British chemist and biologist

Alfred Spinks (25 February 1917 – 11 February 1982), was a British chemist and biologist.

==Biography==

Alfred Spinks was the only child of Alfred Robert Spinks, manager of a Littleport brewery, and Ruth (née Harley). He was born in Littleport on 25 February 1917.

In 1932 Spinks won a scholarship to Soham Grammar School. From there he won an Isle of Ely County Major Scholarship and entered University College, Nottingham. In 1938 he gained the highest chemistry marks of any candidate in the University of London BSc external degree examination. He went to Imperial College, where he worked with A. W. Johnson, under Ian Heilbron, on vitamin A synthesis. He was awarded his PhD in 1940.

That year, both Spinks and Johnson were offered jobs at the Dyestuffs Division of ICI at Blackley. The first two years were spent at Imperial with Heilbron (who was a consultant to the Dyestuffs Division). Spinks then moved to Blackley to begin his industrial career. He was an experimental scientist for the next eight years, and In due course joined the medicinal chemistry section; his main interest was the fate of drugs in the animal body. During this time, the research director Clifford Paine spotted that Spinks's interests and skills lay beyond chemistry, and recommended that he return to academia for a while. This proved to be a two-year course in physiology at Worcester College, Oxford. He enjoyed it so much that he ended up with a first class degree in 1953.

After his return, ICI decided to set up an independent Pharmaceuticals Division at Alderley Park. Spinks was appointed head of the new Biochemistry Department in 1961. His abilities were such that in 1971 he became responsible, on the ICI main board, for all R&D. Spinks retired from the Board of ICI in 1979.

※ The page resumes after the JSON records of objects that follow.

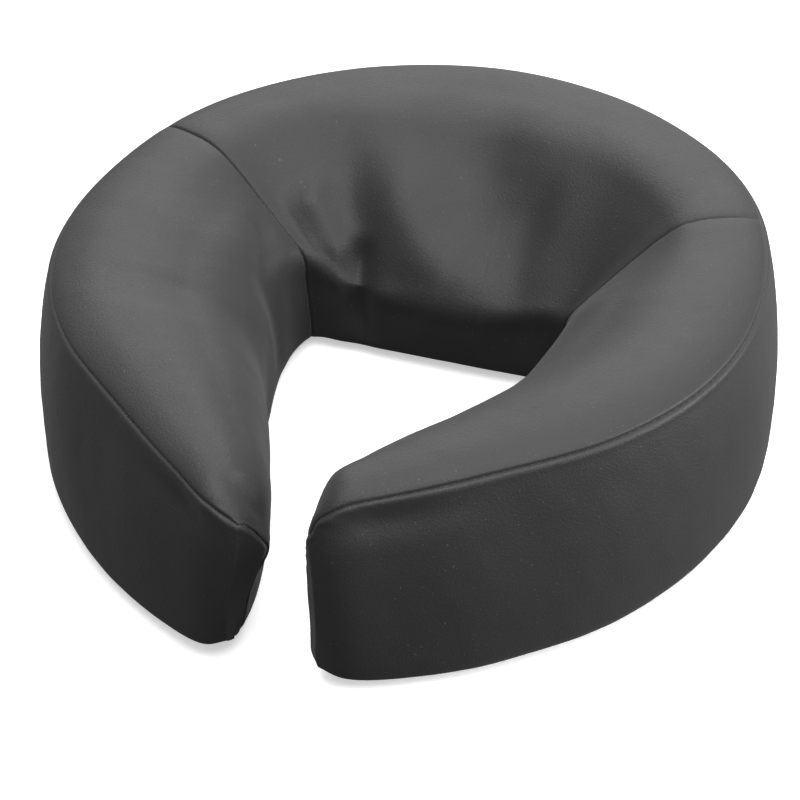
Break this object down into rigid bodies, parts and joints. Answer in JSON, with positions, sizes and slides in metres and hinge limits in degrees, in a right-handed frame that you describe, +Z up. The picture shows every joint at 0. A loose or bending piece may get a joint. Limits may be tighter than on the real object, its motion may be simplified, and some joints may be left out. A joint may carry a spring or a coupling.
{
  "type": "face cradle cushion",
  "caption": "Horseshoe face cradle cushion: soft and firm foam in a sewn black leather cover, open at the front, with loop strips and a zip underneath.",
  "frame": {"origin": "centre of the footprint, on the plane that the cushion rests on", "axes": "+Z up, +Y towards the crown, and the arms end at the gap on the -Y side"},
  "size_m": [0.3066, 0.3226, 0.089],
  "materials": {
    "leather": "satin",
    "thread": "satin",
    "firm_foam": "matte",
    "soft_foam": "matte",
    "loop_tape": "matte",
    "zip_tape": "matte",
    "zip_coil": "satin",
    "zip_metal": "satin"
  },
  "bodies": {
    "cushion": {"outer_band": "leather", "crown_panel": "leather", "left_arm_panel": "leather", "right_arm_panel": "leather", "base_front_panel": "leather", "base_rear_panel": "leather", "foam_base": "firm_foam", "foam_top": "soft_foam", "crown_loop_strip": "loop_tape", "left_loop_strip": "loop_tape", "right_loop_strip": "loop_tape", "strip_stitching": "thread", "rim_seam_thread": "thread", "left_cross_seam_thread": "thread", "right_cross_seam_thread": "thread", "base_seam_thread": "thread", "base_join_thread": "thread", "zip_stitching": "thread", "zip_tape_front": "zip_tape", "zip_tape_rear": "zip_tape", "zip_coil_front": "zip_coil", "zip_coil_rear": "zip_coil", "zip_top_stops": "zip_metal", "zip_end_stop": "zip_metal"},
    "slider": {"zip_slider": "zip_metal"},
    "pull_tab": {"zip_pull": "zip_metal"}
  },
  "joints": [
    {"name": "zip_slide", "type": "slide", "parent": "cushion", "child": "slider", "axis": [-1, 0, 0], "range_m": [0, 0.14]},
    {"name": "pull_hinge", "type": "hinge", "parent": "slider", "child": "pull_tab", "pos_m": [0.0659, 0.069, 0.00125], "axis": [0, -1, 0], "range_deg": [0, 140]}
  ]
}
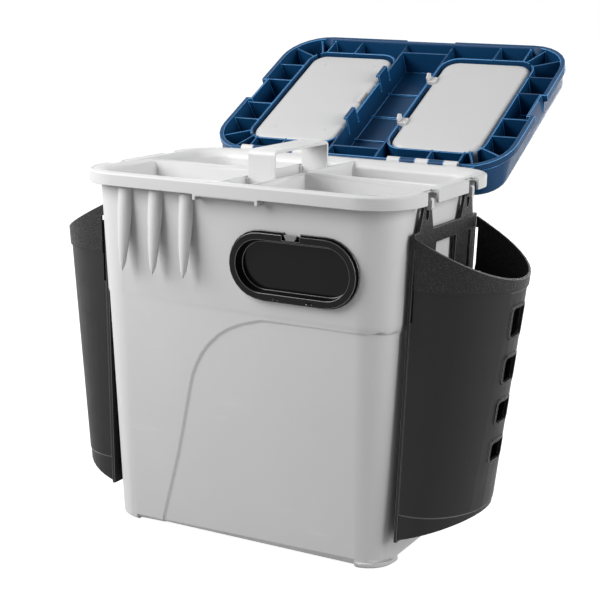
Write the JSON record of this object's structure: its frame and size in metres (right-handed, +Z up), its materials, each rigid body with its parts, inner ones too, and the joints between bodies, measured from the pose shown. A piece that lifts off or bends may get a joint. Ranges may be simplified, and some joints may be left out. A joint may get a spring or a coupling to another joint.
{
  "type": "fishing seat box",
  "caption": "Tapered plastic seat box with lift-out tray, ribbed hinged seat lid with two flaps, front hatch and hanging side pockets.",
  "frame": {"origin": "middle of the standing plane, at the pad in the middle of the tub's underside", "axes": "+Z up, -Y the front with the hatch, +X to the right of someone who faces the front"},
  "size_m": [0.555, 0.5272, 0.5289],
  "materials": {
    "tub": "fine satin grain, pale grey",
    "tray": "satin, light grey",
    "flap": "satin, light grey",
    "lid": "satin gloss, dark blue",
    "pocket": "fine grain, near black",
    "hatch": "glossy, black",
    "pin": "drawn wire"
  },
  "bodies": {
    "tub": {"tub": "tub", "lid_pin_right": "pin", "lid_pin_left": "pin", "hatch_frame": "hatch", "hatch_ring": "hatch", "hatch_tongue": "tub", "hatch_pin": "pin"},
    "tray": {"tray": "tray", "tray_handle": "tray"},
    "lid": {"lid": "lid", "flap_pin_right_front": "flap", "flap_pin_right_back": "flap", "flap_pin_left_front": "flap", "flap_pin_left_back": "flap"},
    "flap_right": {"flap_right": "flap", "flap_cover_right": "flap"},
    "flap_left": {"flap_left": "flap", "flap_cover_left": "flap"},
    "hatch_door": {"hatch_door": "hatch"},
    "pocket_right": {"pocket_right": "pocket", "pocket_frame_right": "pocket"},
    "pocket_left": {"pocket_left": "pocket", "pocket_frame_left": "pocket"}
  },
  "joints": [
    {"name": "lid_hinge", "type": "hinge", "parent": "tub", "child": "lid", "pos_m": [0, 0.1395, 0.4028], "axis": [-1, 0, 0], "range_deg": [-152.5, 0]},
    {"name": "flap_right_hinge", "type": "hinge", "parent": "lid", "child": "flap_right", "pos_m": [0.1476, 0.27419, 0.43751], "axis": [0, -0.887, -0.4617], "range_deg": [0, 100]},
    {"name": "flap_left_hinge", "type": "hinge", "parent": "lid", "child": "flap_left", "pos_m": [-0.1476, 0.27419, 0.43751], "axis": [0, 0.887, 0.4617], "range_deg": [0, 100]},
    {"name": "tray_lift", "type": "slide", "parent": "tub", "child": "tray", "axis": [0, 0, 1], "range_m": [0, 0.06]},
    {"name": "hatch_door_hinge", "type": "hinge", "parent": "tub", "child": "hatch_door", "pos_m": [0.072, -0.12128, 0.28456], "axis": [1, 0, 0], "range_deg": [0, 95]},
    {"name": "pocket_right_lift", "type": "slide", "parent": "tub", "child": "pocket_right", "axis": [0, 0, 1], "range_m": [0, 0.0055]},
    {"name": "pocket_left_lift", "type": "slide", "parent": "tub", "child": "pocket_left", "axis": [0, 0, 1], "range_m": [0, 0.0055]}
  ]
}
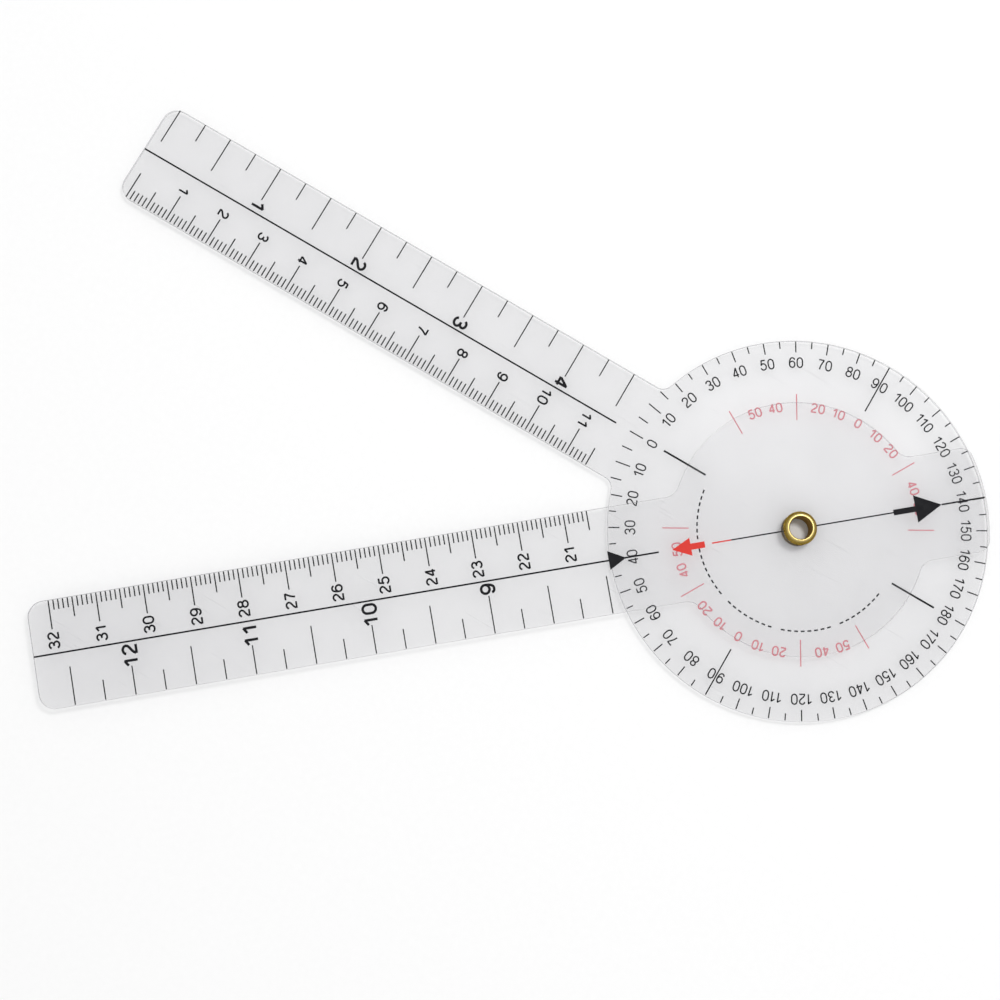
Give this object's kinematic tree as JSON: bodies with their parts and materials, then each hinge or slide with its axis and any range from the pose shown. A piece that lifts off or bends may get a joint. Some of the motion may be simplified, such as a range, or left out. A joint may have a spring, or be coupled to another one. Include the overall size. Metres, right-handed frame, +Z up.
{
  "type": "goniometer",
  "caption": "Flat clear plastic goniometer: a round degree dial with a ruler arm, and a second ruler arm with pointers that turns on it about a hollow brass eyelet.",
  "frame": {"origin": "middle of the outline at rest, at the height of the eyelet's underside, on which the goniometer lies", "axes": "+X from the pivot along the dial arm, +Z up out of the printed faces, +Y completes a right-handed frame"},
  "size_m": [0.2052, 0.1544, 0.0047],
  "materials": {
    "dial_plastic": "clear water-white sheet, polished faces, slightly darker cut edges",
    "moving_plastic": "clear water-white sheet, polished faces, slightly darker cut edges",
    "eyelet_brass": "bright rolled brass",
    "black_print": "screen-printed black ink",
    "red_print": "screen-printed red ink"
  },
  "bodies": {
    "dial": {"dial_arm": "dial_plastic", "pivot_eyelet": "eyelet_brass"},
    "pointer": {"moving_arm": "moving_plastic"}
  },
  "joints": [
    {"name": "arm_swing", "type": "hinge", "parent": "dial", "child": "pointer", "pos_m": [-0.0613, -0.03586, 0], "axis": [0, 0, 1], "continuous": true}
  ]
}
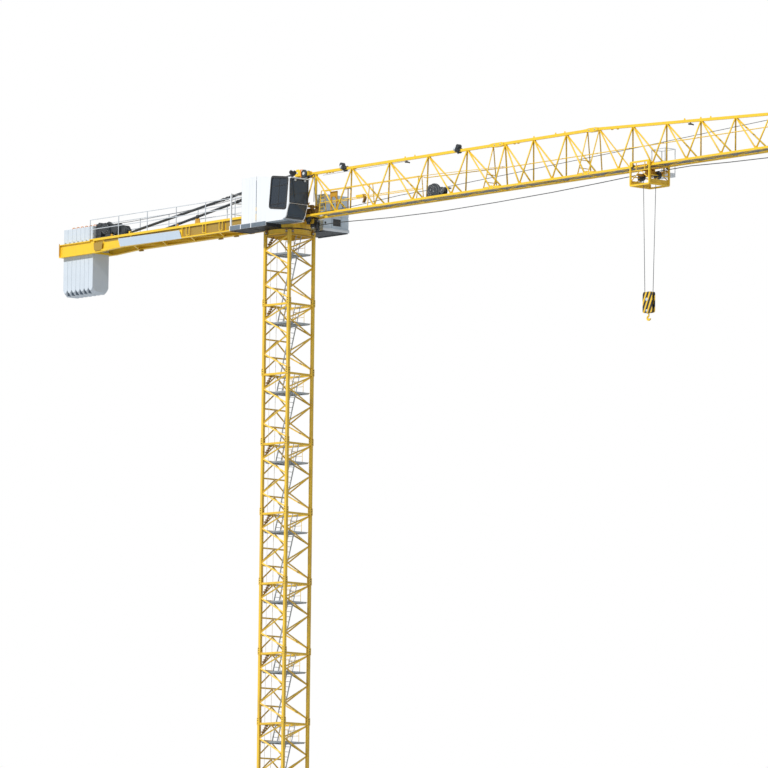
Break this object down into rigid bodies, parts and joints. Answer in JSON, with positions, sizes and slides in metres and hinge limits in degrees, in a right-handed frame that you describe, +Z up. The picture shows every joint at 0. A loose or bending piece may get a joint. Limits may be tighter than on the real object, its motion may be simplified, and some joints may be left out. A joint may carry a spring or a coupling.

Spinks became president of the Chemical Society in 1979–80. He was elected FRS in 1977 and appointed CBE the following year.

===Family===

Alfred Spinks married Patricia Kilner on 19 Dec 1946 at St Mary's Church, Disley. They had two daughters: Carol P in 1947 and Melanie K in 1952.

Alfred Spinks died at his home in Wilmslow on 11 February 1982. He was cremated at Macclesfield Crematorium on 17 February 1982.